他重複強調,阿拉伯世界跟西方「不同」,政教未能分離;但伊斯蘭的理念也能與民主相容,只是有途徑有別。他認為,阿拉伯君主制度較值得西方支持,因為它維持了伊斯蘭政治傳統,較為穩定,較能夠抵擋以伊斯蘭之名發動的攻擊,且較可能平順過渡到民主。他認為的正面例子包括摩洛哥、卡達跟杜拜。

但《洛杉磯時報》(The Los Angeles Times)發自突尼斯(Tunis)一篇報導中的多位受訪市民可能不會同意麥尼科夫。他們習慣、享受甚至自豪突尼西亞的高度世俗主義,並且現在就要民主自由。

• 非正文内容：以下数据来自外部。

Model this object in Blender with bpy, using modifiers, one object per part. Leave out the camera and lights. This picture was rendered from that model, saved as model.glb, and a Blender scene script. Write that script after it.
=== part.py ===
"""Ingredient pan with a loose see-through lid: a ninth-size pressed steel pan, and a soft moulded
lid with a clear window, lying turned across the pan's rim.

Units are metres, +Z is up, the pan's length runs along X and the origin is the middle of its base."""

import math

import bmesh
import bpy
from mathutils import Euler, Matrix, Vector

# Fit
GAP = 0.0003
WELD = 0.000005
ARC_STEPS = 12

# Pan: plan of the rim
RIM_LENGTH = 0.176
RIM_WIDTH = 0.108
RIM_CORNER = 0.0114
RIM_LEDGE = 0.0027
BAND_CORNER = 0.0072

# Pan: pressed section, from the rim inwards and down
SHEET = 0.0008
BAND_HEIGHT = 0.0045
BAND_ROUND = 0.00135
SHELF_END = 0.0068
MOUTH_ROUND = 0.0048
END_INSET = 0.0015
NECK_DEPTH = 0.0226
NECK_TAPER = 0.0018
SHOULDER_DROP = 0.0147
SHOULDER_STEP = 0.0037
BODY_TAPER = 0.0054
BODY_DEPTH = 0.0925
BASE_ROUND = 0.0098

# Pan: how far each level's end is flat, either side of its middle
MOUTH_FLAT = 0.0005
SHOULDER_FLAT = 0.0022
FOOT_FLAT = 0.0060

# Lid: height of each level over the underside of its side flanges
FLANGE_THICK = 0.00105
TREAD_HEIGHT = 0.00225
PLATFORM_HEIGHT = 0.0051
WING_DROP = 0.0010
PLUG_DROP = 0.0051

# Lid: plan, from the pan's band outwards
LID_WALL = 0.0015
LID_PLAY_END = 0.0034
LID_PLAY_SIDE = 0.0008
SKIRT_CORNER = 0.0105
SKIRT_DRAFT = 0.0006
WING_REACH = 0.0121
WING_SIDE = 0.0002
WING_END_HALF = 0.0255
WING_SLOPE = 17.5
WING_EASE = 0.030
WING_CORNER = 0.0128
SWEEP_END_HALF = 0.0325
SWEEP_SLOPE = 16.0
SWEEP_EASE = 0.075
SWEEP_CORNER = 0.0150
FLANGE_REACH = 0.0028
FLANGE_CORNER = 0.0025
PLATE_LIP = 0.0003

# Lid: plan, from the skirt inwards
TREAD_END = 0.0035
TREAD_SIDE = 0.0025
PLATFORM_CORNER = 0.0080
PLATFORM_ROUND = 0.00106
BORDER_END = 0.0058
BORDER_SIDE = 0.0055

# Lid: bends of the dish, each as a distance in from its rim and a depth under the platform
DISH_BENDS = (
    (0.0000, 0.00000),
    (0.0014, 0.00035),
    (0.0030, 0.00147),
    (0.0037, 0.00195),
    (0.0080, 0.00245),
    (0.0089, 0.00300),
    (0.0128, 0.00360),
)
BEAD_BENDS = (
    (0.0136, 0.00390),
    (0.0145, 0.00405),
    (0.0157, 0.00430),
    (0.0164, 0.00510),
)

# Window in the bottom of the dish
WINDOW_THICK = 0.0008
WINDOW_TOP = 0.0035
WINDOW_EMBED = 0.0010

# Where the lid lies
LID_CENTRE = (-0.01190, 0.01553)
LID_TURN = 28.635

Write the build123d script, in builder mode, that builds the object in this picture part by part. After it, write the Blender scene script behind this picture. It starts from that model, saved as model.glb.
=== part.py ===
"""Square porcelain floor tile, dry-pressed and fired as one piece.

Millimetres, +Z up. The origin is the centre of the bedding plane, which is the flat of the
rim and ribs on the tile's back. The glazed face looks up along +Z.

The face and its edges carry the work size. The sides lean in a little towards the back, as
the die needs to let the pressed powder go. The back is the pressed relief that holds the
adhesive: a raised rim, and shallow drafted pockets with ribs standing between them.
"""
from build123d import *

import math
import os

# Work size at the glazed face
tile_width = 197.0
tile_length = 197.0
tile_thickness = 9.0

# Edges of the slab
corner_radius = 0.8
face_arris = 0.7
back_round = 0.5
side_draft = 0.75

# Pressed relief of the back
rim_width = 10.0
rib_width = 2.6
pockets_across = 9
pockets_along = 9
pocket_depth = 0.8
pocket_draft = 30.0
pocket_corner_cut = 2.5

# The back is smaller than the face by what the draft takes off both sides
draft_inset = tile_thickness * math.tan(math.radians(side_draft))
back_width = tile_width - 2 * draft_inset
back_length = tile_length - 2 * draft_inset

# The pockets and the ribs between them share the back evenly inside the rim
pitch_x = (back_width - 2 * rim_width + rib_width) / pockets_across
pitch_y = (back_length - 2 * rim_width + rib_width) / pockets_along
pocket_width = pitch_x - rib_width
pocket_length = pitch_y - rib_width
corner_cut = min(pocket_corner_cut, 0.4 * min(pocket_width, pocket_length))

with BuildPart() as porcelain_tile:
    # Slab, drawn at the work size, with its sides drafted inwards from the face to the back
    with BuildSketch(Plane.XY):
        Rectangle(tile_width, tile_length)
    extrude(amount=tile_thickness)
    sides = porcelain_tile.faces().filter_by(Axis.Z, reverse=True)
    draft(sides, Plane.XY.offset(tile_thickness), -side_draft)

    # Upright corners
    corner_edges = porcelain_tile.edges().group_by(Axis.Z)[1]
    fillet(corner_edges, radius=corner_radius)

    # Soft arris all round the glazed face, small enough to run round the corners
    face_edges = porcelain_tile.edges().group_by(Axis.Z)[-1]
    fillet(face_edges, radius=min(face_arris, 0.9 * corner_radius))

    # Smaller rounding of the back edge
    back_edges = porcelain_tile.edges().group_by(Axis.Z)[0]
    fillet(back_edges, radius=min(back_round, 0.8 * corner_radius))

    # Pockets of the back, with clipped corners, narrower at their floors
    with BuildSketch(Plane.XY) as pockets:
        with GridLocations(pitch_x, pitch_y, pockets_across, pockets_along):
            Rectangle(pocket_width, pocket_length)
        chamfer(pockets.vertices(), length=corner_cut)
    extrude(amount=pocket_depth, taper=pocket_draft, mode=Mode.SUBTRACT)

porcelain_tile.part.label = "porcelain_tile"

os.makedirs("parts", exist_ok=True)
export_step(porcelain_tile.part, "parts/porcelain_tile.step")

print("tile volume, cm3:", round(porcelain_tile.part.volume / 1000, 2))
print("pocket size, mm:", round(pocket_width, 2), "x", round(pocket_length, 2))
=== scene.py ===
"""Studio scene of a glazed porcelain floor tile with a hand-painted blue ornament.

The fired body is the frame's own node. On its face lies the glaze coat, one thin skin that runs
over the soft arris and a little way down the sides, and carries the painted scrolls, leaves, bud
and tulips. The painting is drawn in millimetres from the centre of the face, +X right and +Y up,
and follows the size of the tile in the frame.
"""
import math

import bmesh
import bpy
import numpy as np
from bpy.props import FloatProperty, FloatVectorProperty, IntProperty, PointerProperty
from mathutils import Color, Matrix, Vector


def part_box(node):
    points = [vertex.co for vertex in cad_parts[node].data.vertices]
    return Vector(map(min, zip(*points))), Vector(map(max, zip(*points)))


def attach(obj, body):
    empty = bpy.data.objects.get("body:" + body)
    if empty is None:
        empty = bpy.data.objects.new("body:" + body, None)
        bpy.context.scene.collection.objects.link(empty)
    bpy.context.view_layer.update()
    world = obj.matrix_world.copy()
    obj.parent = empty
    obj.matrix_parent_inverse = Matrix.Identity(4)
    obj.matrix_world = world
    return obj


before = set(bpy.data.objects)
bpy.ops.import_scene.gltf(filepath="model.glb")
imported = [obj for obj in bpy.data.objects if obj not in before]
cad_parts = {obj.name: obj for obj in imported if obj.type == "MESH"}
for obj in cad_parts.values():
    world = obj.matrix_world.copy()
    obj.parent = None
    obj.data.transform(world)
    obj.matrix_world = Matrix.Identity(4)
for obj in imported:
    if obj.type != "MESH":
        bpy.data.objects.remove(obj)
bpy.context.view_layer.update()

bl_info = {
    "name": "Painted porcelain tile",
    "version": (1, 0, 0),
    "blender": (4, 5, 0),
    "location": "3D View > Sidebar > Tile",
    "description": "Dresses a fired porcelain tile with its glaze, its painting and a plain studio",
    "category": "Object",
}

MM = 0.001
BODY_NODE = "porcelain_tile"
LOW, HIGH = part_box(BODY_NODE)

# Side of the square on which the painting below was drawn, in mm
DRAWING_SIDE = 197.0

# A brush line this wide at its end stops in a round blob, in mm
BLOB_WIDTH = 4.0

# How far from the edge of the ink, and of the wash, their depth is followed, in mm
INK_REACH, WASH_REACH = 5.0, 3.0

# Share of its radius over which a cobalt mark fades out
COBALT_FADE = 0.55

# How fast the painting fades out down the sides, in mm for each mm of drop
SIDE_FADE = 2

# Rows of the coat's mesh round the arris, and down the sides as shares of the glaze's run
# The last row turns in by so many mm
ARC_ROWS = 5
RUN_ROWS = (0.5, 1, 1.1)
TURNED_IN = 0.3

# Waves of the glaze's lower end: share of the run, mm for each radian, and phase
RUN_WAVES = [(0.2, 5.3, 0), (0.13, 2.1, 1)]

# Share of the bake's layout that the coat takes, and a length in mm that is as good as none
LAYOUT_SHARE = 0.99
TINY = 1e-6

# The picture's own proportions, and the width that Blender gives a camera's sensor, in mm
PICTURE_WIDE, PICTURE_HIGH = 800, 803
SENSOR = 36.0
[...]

報導並指出,突尼西亞預定在半年內舉行的選舉將有許多政黨競爭,而形勢不利於伊斯蘭主義者。

《基督教科學箴言報》(The Christian Science Monitor)的31日社論更對中東民主甚為樂觀。它引用「國際政策態度計畫」(PIPA)的民調說,在許多中東國家,大多數人都支持民主制度和多項自由權利。

社論說,穆斯林世界現在還不確定要怎樣結合民主跟伊斯蘭,「這並不令人驚訝,畢竟他們還少有機會實驗」。

然而,它指出,憂懼極端主義奪權的想像,「並不符合穆斯林世界廣泛渴求自由」的事實,因為人民並不想要以宗教的暴君來取代世俗的暴君。這篇社論因此呼籲西方克服對中東民主的恐懼。

英國左翼刊物《新政治家》(The New Statesman)編輯拜恩斯(Sholto Byrnes)主張,西方如果一概拒斥伊斯蘭主義者,是不切實際的,重點是要區別溫和派跟激進派,並與前者交往,例如土耳其總理艾爾段(Recep Tayyip Erdoğan)。又如埃及的伊斯蘭大學者卡拉達維(Sheikh Yusuf al-Qaradawi)並非激進派,對於阿拉伯世界的民主具有舉足輕重的影響力,英美卻仍不准他入境,是不智的。

拜恩斯說,如果西方只能接受世俗政權,那就是對中東人民推翻暴君的喜悅澆冷水了。